This article will help you read and understand your pathology report for squamous carcinoma in situ of the skin.
by Jason Wasserman, MD PhD FRCPC, updated March 17, 2021
Skin is made up of three layers: epidermis, dermis, and subcutaneous fat. The surface and the part you can see when you look at your skin is called the epidermis. The cells that make up the epidermis include squamous cells, basal cells, melanocytes, Merkel cells, and cells of the immune system. The squamous cells in the epidermis produce a material called keratin which makes the skin waterproof and strong and protects us from toxins and injuries.
The dermis is directly below the epidermis. The dermis is separated from the epidermis by a thin layer of tissue called the basement membrane.

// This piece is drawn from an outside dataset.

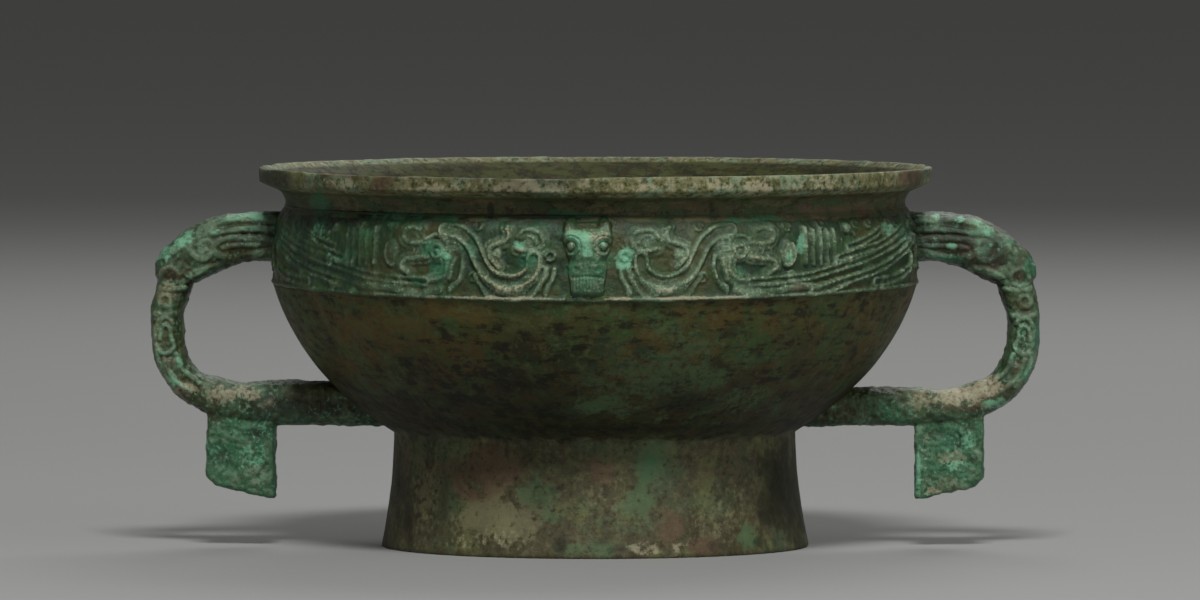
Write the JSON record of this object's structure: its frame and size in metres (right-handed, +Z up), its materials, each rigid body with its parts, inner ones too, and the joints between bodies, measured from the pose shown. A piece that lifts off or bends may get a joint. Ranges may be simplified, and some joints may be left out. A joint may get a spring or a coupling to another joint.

The dermis contains blood vessels and nerves. Below the dermis is a layer of fat called subcutaneous adipose tissue.
Squamous carcinoma in situ is a type of non-invasive skin cancer. Squamous carcinoma in situ starts from the squamous cells in the epidermis. Another name for squamous carcinoma in situ in the skin is Bowen’s disease. If left untreated, most tumours will eventually turn into an invasive type of cancer called squamous cell carcinoma.
In squamous carcinoma in situ, the tumour cells are seen only in the epidermis. In contrast, in squamous cell carcinoma, the tumour cells have broken through the basement membrane and entered the dermis below. The movement of tumour cells from the epidermis into the dermis is called invasion (see picture below).

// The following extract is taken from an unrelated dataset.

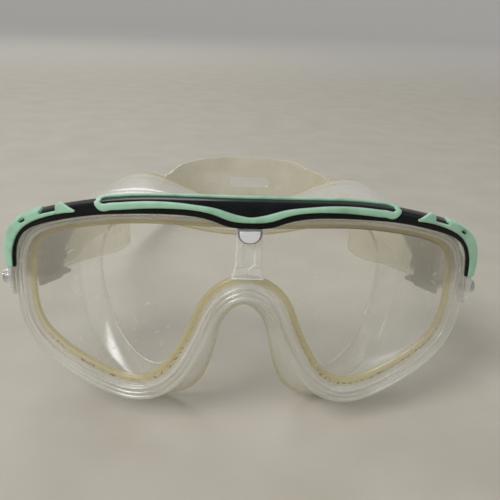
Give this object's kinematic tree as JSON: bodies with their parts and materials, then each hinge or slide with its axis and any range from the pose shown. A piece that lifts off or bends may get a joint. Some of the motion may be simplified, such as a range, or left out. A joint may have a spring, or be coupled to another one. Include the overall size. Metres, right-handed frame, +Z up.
{
  "type": "sports protective goggles",
  "caption": "Swim goggles with a one-piece wraparound lens, soft face skirt, dark brow bar with soft trim, swivelling buckles and an adjustable split head strap.",
  "frame": {"origin": "floor level under the middle of the whole outline, with the goggles standing on the lower lip and the rear band", "axes": "+X to the right seen from the front, +Y from the lens to the rear of the strap, +Z up along the lens"},
  "size_m": [0.1742, 0.2745, 0.0854],
  "materials": {
    "lens_polycarbonate": "clear, slightly yellowed, fine scratches",
    "clear_polycarbonate": "clear, glossy",
    "skirt_silicone": "translucent, yellowed, satin",
    "strap_silicone": "translucent, satin",
    "black_frame": "gloss",
    "mint_trim": "soft satin",
    "dark_clip": "satin",
    "silver_disc": "satin silver",
    "pin_steel": "polished",
    "buckle_plastic": "clear, smoky",
    "lever_plastic": "dark satin"
  },
  "bodies": {
    "mask": {"lens": "lens_polycarbonate", "rim_bead": "skirt_silicone", "skirt_wall": "skirt_silicone", "face_lip": "skirt_silicone", "top_bar": "black_frame", "centre_trim": "mint_trim", "side_trim_left": "mint_trim", "side_trim_right": "mint_trim", "bridge_post": "clear_polycarbonate", "centre_clip": "dark_clip", "clip_disc": "silver_disc", "lug_left": "clear_polycarbonate", "lug_right": "clear_polycarbonate", "hinge_pin_left": "pin_steel", "hinge_pin_right": "pin_steel"},
    "harness": {"strap_left": "strap_silicone", "strap_right": "strap_silicone", "rear_band": "strap_silicone", "link_left": "clear_polycarbonate", "link_right": "clear_polycarbonate", "buckle_left": "buckle_plastic", "buckle_right": "buckle_plastic", "lever_pin_left": "pin_steel", "lever_pin_right": "pin_steel"},
    "release_left": {"lever_left": "lever_plastic"},
    "release_right": {"lever_right": "lever_plastic"}
  },
  "joints": [
    {"name": "strap_swing", "type": "hinge", "parent": "mask", "child": "harness", "pos_m": [0, -0.1066, 0.046], "axis": [1, 0, 0], "range_deg": [-20, 25]},
    {"name": "lever_left_lift", "type": "hinge", "parent": "harness", "child": "release_left", "pos_m": [-0.07693, -0.08129, 0.0475], "axis": [0, 0, 1], "range_deg": [0, 35], "stiffness_Nm_per_rad": 0.02, "springref_deg": -14.32},
    {"name": "lever_right_lift", "type": "hinge", "parent": "harness", "child": "release_right", "pos_m": [0.07693, -0.08129, 0.0475], "axis": [0, 0, -1], "range_deg": [0, 35], "stiffness_Nm_per_rad": 0.02, "springref_deg": -14.32}
  ]
}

Once tumour cells enter the dermis they are able to spread to other parts of the body such as lymph nodes. The movement of tumour cells from the tumour to a different part of the body is called metastasis.
Most tumours that occur in older adults develop as a result of the cells in the epidermis being damaged by UV light from the sun. Long-term exposure to UV radiation from tanning beds can cause similar damage. People who have immunosuppression due to organ transplantation or HIV infection are also at increased risk of developing squamous carcinoma in situ.
The diagnosis is usually made after a small tissue sample is removed in a procedure called a biopsy. The diagnosis can also be made after the entire tumour is removed in a procedure called an excision. If the diagnosis is made after a biopsy, your doctor will probably recommend a second surgical procedure to remove the rest of the tumour.
A margin is any tissue that was cut by the surgeon in order to remove the tumour from your body. Whenever possible, surgeons will try to cut tissue outside of the tumour to reduce the risk that any tumour cells will be left behind after the tumour is removed.
Your pathologist will carefully examine all the margins in your tissue sample to see how close the tumour cells are to the edge of the cut tissue. Margins will only be described in your report after the entire tumour has been removed.
A negative margin means there were no tumour cells at the very edge of the cut tissue. If all the margins are negative, most pathology reports will say how far the closest cancer cells were to a margin. The distance is usually described in millimetres.
A margin is considered positive when there are tumour cells at the very edge of the cut tissue. A positive margin is associated with a higher risk that the tumour will grow back (recur) in the same site after treatment.